BOSTON (AP) — Pharmaceutical research contractor Parexel International Corp. said Monday it will restructure the early-stage part of its clinical research service business in response to disappointing results, and it cut its profit and revenue forecasts for fiscal 2011.

Parexel shares plunged as much as 22 percent in aftermarket trading.

Parexel said revenue from the early-stage business fell short of its expectations. It also said some clients delayed the start of large projects and a significant number of projects are still in the start-up stage, which brings the company less revenue.

In the fiscal third quarter, profit rose 23 percent to $15.7 million, or 26 cents per share, from $12.8 million, or 22 cents per share. Excluding one-time items, the company said it earned 27 cents per share for the three months ended March 31. Revenue increased 3 percent to $301.4 million from $291.2 million.

Analysts expected a larger profit of 30 cents per share in profit and revenue of $309.5 million, according to FactSet.

The company said it booked $566.5 million in new business during the quarter, while cancellations totaled $132.4 million. Its backlog rose to $3.19 billion, up 34 percent from a year ago.

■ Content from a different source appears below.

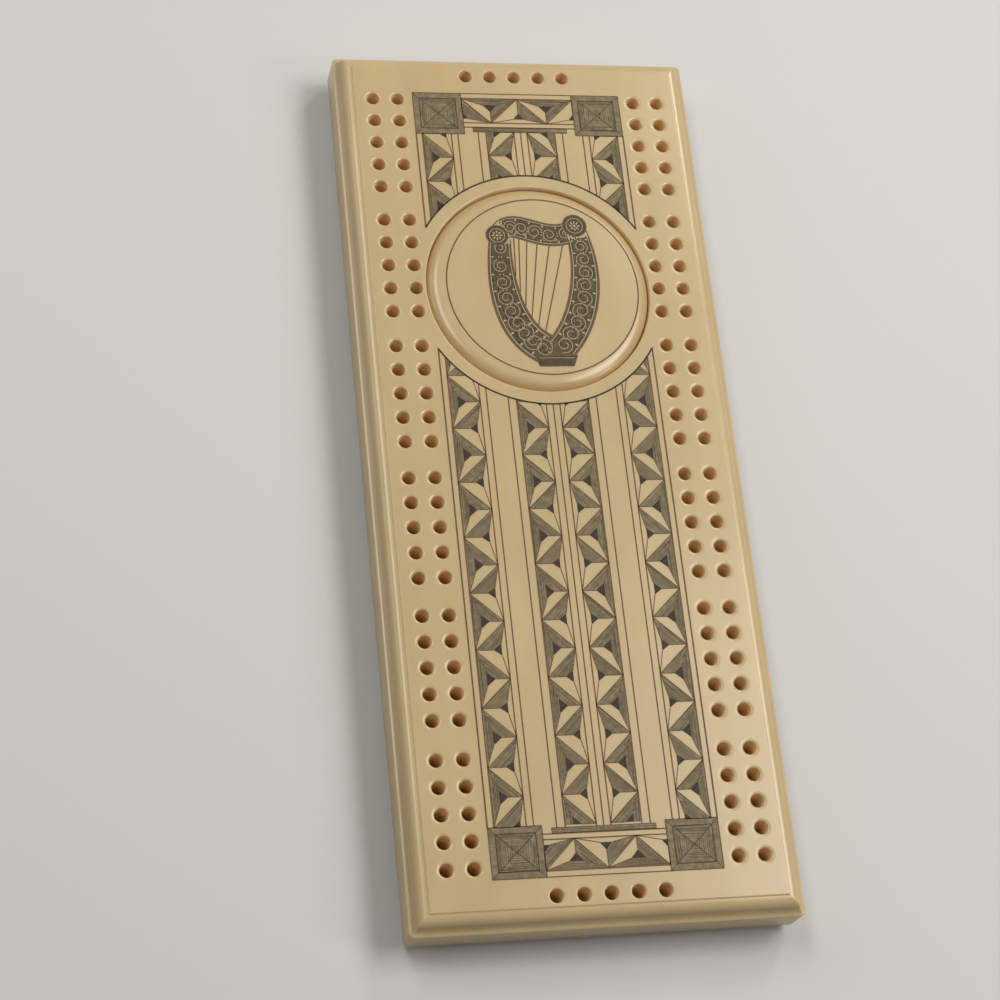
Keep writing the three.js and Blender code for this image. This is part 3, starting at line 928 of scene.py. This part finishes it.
def harp():
    """A plain lap harp of general form: box on the left, neck on top, bowed pillar on the right."""
    dice = random.Random(HARP_SEED)
    box = Limb(bezier((0.6, -17.6), (-7.6, -14.0), (-10.6, -3.0), (-8.7, 13.4)), 8.6, 5.6, 1.0)
    neck = Limb(bezier((-9.2, 13.8), (-5.5, 21.5), (1.5, 11.0), (10.4, 15.8)), 5.0, 5.8, 1.2)
    pillar = Limb(bezier((10.9, 16.6), (13.8, 5.0), (11.8, -8.5), (3.4, -17.4)), 5.4, 7.6, 1.2)
    base = [(-3.2, -18.9), (7.6, -18.9), (6.4, -21.8), (-2.2, -21.8)]
    scroll, capital = spot(*SCROLL, 28), spot(*CAPITAL, 28)
    throat = [(-1.6, -19.0), (6.0, -19.0), (3.9, -14.6), (2.9, -14.4)]
    wash, strokes, lines, light = [base, throat, scroll, capital], [], [], []
    for limb, count, covers in (
        (box, 9, [pillar.outline(), scroll, base]),
        (pillar, 10, [capital, base]),
        (neck, 6, [pillar.outline(), scroll, capital]),
    ):
        wash += uncovered(limb.strip(-1, 1), covers)
        lines += uncovered(limb.strip(-1, -0.9) + limb.strip(0.9, 1), covers)
        rails = limb.strip(-0.82, -0.77) + limb.strip(0.77, 0.82)
        light += uncovered(rails + scrollwork(limb, count), covers)
        strokes += uncovered(grain(limb, dice), covers)
    strokes += hatch(base, (1, 0.05), 0.3, 0.5, dice)
    for x, y, radius in (SCROLL, CAPITAL):
        lines += annulus(x, y, radius - 0.12, 0.26, 32)
        light += annulus(x, y, radius * 0.66, 0.16, 28) + [spot(x, y, 0.34)]
        strokes += hatch(spot(x, y, radius * 0.9, 20), (1, 1), 0.34, 0.5, dice)
        for k in range(8):
            angle = k * math.pi / 4
            light.append(leaf(*polar(x, y, 0.55, angle), angle, 0.95))
    for a, b in edges(base):
        lines += chain(a, b, 0.22)
    light += chain((-2.2, -19.6), (6.6, -19.6), 0.14)
    for i in range(STRINGS):
        share = i / (STRINGS - 1)
        lines += chain(neck.at(0.3 + 0.56 * share, -1), box.at(0.76 - 0.62 * share, -1), 0.3)
        light += annulus(*neck.at(0.26 + 0.55 * share, -0.45), 0.34, 0.14, 12)
    lines += annulus(*CIRCLE_SHIFT, MEDALLION_CIRCLE, 0.34, ROUND_SIDES)
    for name, shapes, height, material in (
        ("harp_wash", wash, TONE_HEIGHT, DARK_TONE),
        ("harp_hatching", strokes, STROKE_HEIGHT, BLACK),
        ("harp_lines", lines, LINE_HEIGHT, LINE),
    ):
        prisms(name, centred(shapes), height, material, disc_height)
    prisms("harp_ornament", centred(light), ORNAMENT_HEIGHT, IVORY, disc_height, "ivory_resin")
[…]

Parexel plans to begin a restructuring program during the current quarter. Total expenses are forecast at about $15 million, with $4 million spent in the fourth quarter and the rest spread out over the following two quarters. The company said it expects to save 15 to 20 cents per share in fiscal 2012 as a result of the changes.

Parexel is now expecting a profit of 84 cents to 88 cents per share in fiscal 2011, or 90 cents to 94 cents per share excluding the restructuring costs and other one-time items. The company is projecting $1.2 billion to $1.21 billion in revenue.

Previously Parexel had estimated a profit of $1.17 to $1.23 per share on revenue of $1.22 billion to $1.24 billion. The new forecast is well below the $1.22 per share and revenue of $1.23 billion that analysts had forecast.

Shares of Parexel fell 74 cents, or 2.7 percent, to $27.02 on Monday. The stock dropped $5.26 to $21.76 in aftermarket trading.